Data lives in SQLite with WAL mode for concurrent reads. Three tables track the core
relationships: beacons maps token_id to file/recipient/issuer,
watermarks maps mark_id and layer to file/recipient, and
manifests stores the canonical manifest JSON with its signature.
The registry maintains its own Ed25519 identity for signing log entries and
rate-limits API calls with X-Forwarded-For support for reverse-proxy deployments.
DNS Beacon Server
The DNS beacon server (oversight_dns/server.py, 142 LOC) is an authoritative
nameserver for a beacon domain. When a sealed document contains a DNS beacon, the embedded
token fires a DNS lookup against <token_id>.t.<beacon_domain>
during document preview. The nameserver logs the query and forwards it to the registry
via POST /dns_event, attributing the open event to the recipient whose
token_id matches.
DNS beacons fire before HTTP in most document-preview pipelines, because tools resolve linked resources before fetching them. This gives DNS beacons the earliest detection window. The server answers every query with a generic A record to satisfy the resolver, regardless of whether the token_id is valid.
The registry-side POST /dns_event endpoint is hardened in both the Python
and Rust registries. Non-loopback callbacks must carry a shared secret set through the
OVERSIGHT_DNS_EVENT_SECRET environment variable, and requests that arrive
without it fail closed instead of recording unattributed open events. Loopback callers
(the DNS server running on the same host as the registry) are trusted without the
secret. The Rust oversight-registry crate mirrors the Python semantics so
a federated registry operator inherits the same posture. Absence of a beacon is not
evidence of no leak; beacons are forensic telemetry, and corporate egress filtering,
air-gapped readers, or sandboxed previews can suppress them. The threat model document
at research/threat-model.html states this
limit explicitly.
Cross-Language Conformance
Three conformance tests verify that the Python and Rust implementations produce identical output for the same inputs. Each test uses fixed test vectors with predetermined keys, nonces, and plaintext, eliminating randomness. The sealed container bytes from Python are compared against the sealed container bytes from Rust. Any divergence fails the test.

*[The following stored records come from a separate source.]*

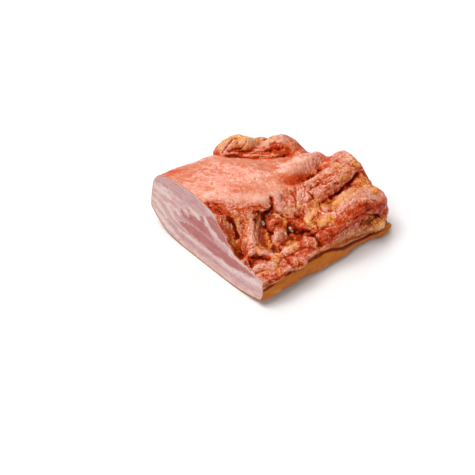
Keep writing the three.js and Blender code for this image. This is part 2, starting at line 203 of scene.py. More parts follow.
# Lights, with their places from a point inside the block in metres, their sides in metres or for the sun its
# spread in degrees, and whether they gleam on wet meat. Their strengths are settings of the stage.
LIGHT_TARGET = Vector((0, 0, 0.03))
LIGHTS = (
    ("key_light", "SUN", (-0.45, 0.35, 1.3), 50, False),
    ("back_light", "AREA", (0.75, 0.87, 0.96), 0.6, True),
    ("gleam_light", "AREA", (-0.45, 0.45, 1.4), 0.4, True),
    ("fill_light", "AREA", (-1.2, -0.8, 0.9), 1.2, False),
    ("side_light", "AREA", (0.7, -1.0, 0.4), 1.2, False),
)
FLOOR_GAP = 0.2 * MM

# In front of this edge, (from the cut, from the front), the smooth top breaks up into folds.
PLATEAU_EDGE = (
    (0, 100), (15, 94), (30, 84), (41, 75), (54, 68), (66, 64),
    (78, 61), (97, 64), (124, 62), (156, 67), (184, 78),
)

# Crests of the folds: the lumps of the front, the long folds and bands of the far end, and the flap.
# The fine wrinkles follow them.
FOLDS = (
    ((42, 63, 56), (33, 51, 48), (26, 41, 42), (20, 33, 39)),
    ((12, 33, 39), (23, 34, 40), (32, 26, 38), (34, 14, 34)),
    ((4, 18, 35), (18, 16, 35), (25, 9, 33)),
    ((8, 5, 32), (21, 1, 31), (36, 0, 30)),
    ((56, 50, 48), (63, 49, 47), (69, 45, 43)),
    ((70, 42, 41), (56, 36, 40), (41, 31, 38)),
    ((36, 16, 35), (50, 17, 35), (65, 16, 35)),
    ((37, 5, 31), (48, 1, 31), (62, 2, 31)),
    ((69, 13, 34), (80, 11, 35)),
    ((75, 39, 41), (81, 31, 41), (88, 20, 40)),
    ((86, 8, 36), (97, 7, 39), (108, 6, 42)),
    ((103, 41, 52), (97, 31, 48), (88, 27, 43)),
    ((110, 26, 53), (106, 17, 49), (96, 14, 43)),
    ((98, 64, 59), (92, 53, 54), (84, 46, 47)),
    ((114, 64, 60), (105, 54, 58), (94, 48, 51)),
    ((118, 55, 60), (108, 47, 57), (99, 42, 51)),
    ((73, 58, 55), (81, 53, 51), (81, 45, 45)),
    ((116, 42, 56), (128, 43, 60), (142, 43, 62), (160, 44, 62), (178, 45, 64)),
    ((114, 58, 60), (130, 58, 62), (146, 58, 63), (164, 57, 64), (180, 56, 67)),
    ((156, 70, 60), (168, 68, 64), (180, 65, 67)),
    ((110, 14, 49), (122, 16, 53), (138, 18, 56), (156, 18, 54), (170, 19, 48)),
    ((106, 6, 42), (126, 4, 45), (147, 4, 46), (172, 8, 38)),
    ((88, 160, 55), (98, 158, 64), (110, 153, 68), (121, 146, 60)),
    ((122, 142, 58), (134, 134, 67), (146, 123, 67), (159, 108, 57)),
    ((174, 26, 46), (178, 44, 50), (178, 62, 50), (176, 80, 44)),
    ((182, 92, 34), (184, 116, 30), (176, 138, 28)),
)

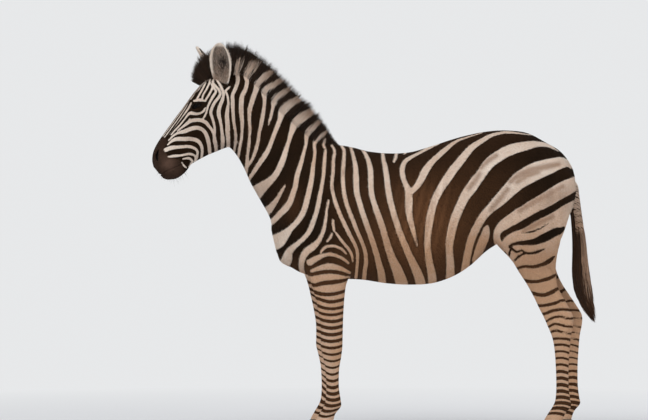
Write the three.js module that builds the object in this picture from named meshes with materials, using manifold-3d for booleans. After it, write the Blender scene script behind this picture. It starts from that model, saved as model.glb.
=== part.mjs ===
// A plains zebra standing at ease, life size, as a still museum model.
// It faces -X with its left side towards -Y and its hooves on the plane Z = 0. Millimetres.
// Every piece of flesh is a loft through named stations. The lofts are joined into one body,
// which thin cuts then part into head, muzzle, neck, trunk and legs.
import * as THREE from 'three';
import { mergeVertices } from 'three/addons/utils/BufferGeometryUtils.js';
import Module from 'manifold-3d';

const wasm = await Module();
wasm.setup();

// ---------------------------------------------------------------- driving dimensions
const WITHERS = 1300;            // height at the withers
const H = WITHERS / 100;         // all proportions below are in hundredths of that height
const GAP = 0.3;                 // clearance between neighbouring solids, mm
const CLEAR = (3 * GAP) / H;     // how much a loft grows to cut that clearance from another
const HEAD_PITCH = THREE.MathUtils.degToRad(40);   // the face slopes this far below level
const POLL = { x: -51.6, z: 112.5 };               // where the head's own axis begins
const NECK_TURN = { from: -20, to: -50, slope: 0.11 };   // the neck bends gently to the left
const GIRTH_CUT = 53.1;          // level where forearm leaves the trunk
const STIFLE_CUT = 64;           // level where the hind leg leaves the trunk
const KNEE_CUT = 34.6;
const HOCK_CUT = 42.6;
const CORONET = 5.7;             // top of the hoof wall

const COLOURS = {
  coat: 0xd8cbb8, dark: 0x241c17, muzzle: 0x3a2c26, ear: 0xcbbfae, eye: 0x140d09, hoof: 0x3c342d,
};

// ---------------------------------------------------------------- curves through stations
// Cubic through values given at rising keys, with slopes from the neighbours on each side.
function spline(keys, values, key) {
  let i = 0;
  while (i < keys.length - 2 && key > keys[i + 1]) i += 1;
  const slope = (k) => {
    const a = Math.max(0, k - 1);
    const b = Math.min(keys.length - 1, k + 1);
    return (values[b] - values[a]) / (keys[b] - keys[a]);
  };
  const span = keys[i + 1] - keys[i];
  const t = (key - keys[i]) / span;
  const t2 = t * t;
  const t3 = t2 * t;
  return (2 * t3 - 3 * t2 + 1) * values[i] + (t3 - 2 * t2 + t) * span * slope(i)
    + (3 * t2 - 2 * t3) * values[i + 1] + (t3 - t2) * span * slope(i + 1);
}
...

The conformance tests caught two real bugs during development. The first was an RFC 6962 Merkle tree split algorithm mismatch: the Python implementation used a promote-odd-trailing shortcut that differed from the canonical largest-power-of-2 left-heavy split. The second was a synonym round-trip bug where L3 embed could select hyphenated variants that the tokenizer later split into separate words, desyncing the verification sequence. Both were fixed in v0.4.0.
What's Shipped and What's Next
v0.4.5 (shipped): L3 semantic watermark safety via
l3_policy.py, manifest fields canonical_content_hash and
l3_policy for dispute resolution and audit, Tkinter GUI starter
(oversight gui), hardened GUI/CLI output writes, strict container
parsing for suite-byte and trailing-data tamper, and a public threat model at
research/threat-model.html. PyPI
and Rust dependency floors were raised after a Dependabot follow-up.

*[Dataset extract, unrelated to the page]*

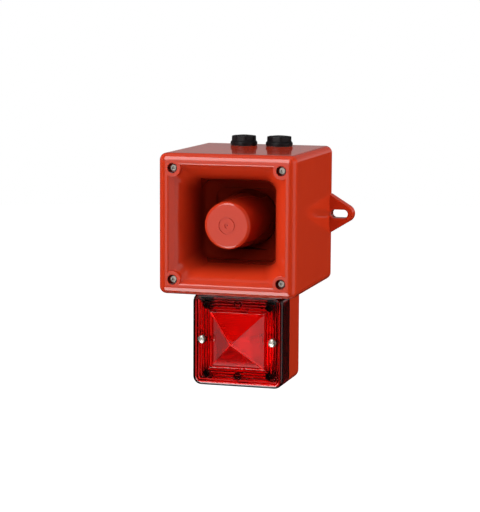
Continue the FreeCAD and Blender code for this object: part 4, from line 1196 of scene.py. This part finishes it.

v0.4.4 (shipped): Fail-closed hardening across nine security findings. Full writeup in the blog post Nine Security Findings and the Discipline of Failing Closed.
v0.5 (shipped): Replaced the self-hosted Merkle tree with a Sigstore
Rekor v2 backend. Seal entries are wrapped in DSSE envelopes and submitted to
rekor.sigstore.dev or a self-hosted deployment. The
oversight-rekor crate and rekor.py module are live in the
codebase, and the bundle format is sigstore-compatible (bundle_schema: 2).
v0.6 (shipped): Format adapters (text, PDF, DOCX, image LSB) ported from Python to Rust, producing a statically-linked binary that handles all supported document types without a Python runtime.
v1.0 (in progress): FastAPI registry port to Rust using Axum and
SQLx (1,125 LOC, all endpoints implemented, #![forbid(unsafe_code)]).
Registry federation spec
(docs/spec/registry-v1.md)
is a v1.0 prerequisite. Wire format stability declaration and specification freeze are
the gating items for external implementors.
This document describes the architecture as of v0.4.5. The codebase is actively developed; consult the repository for the latest structure.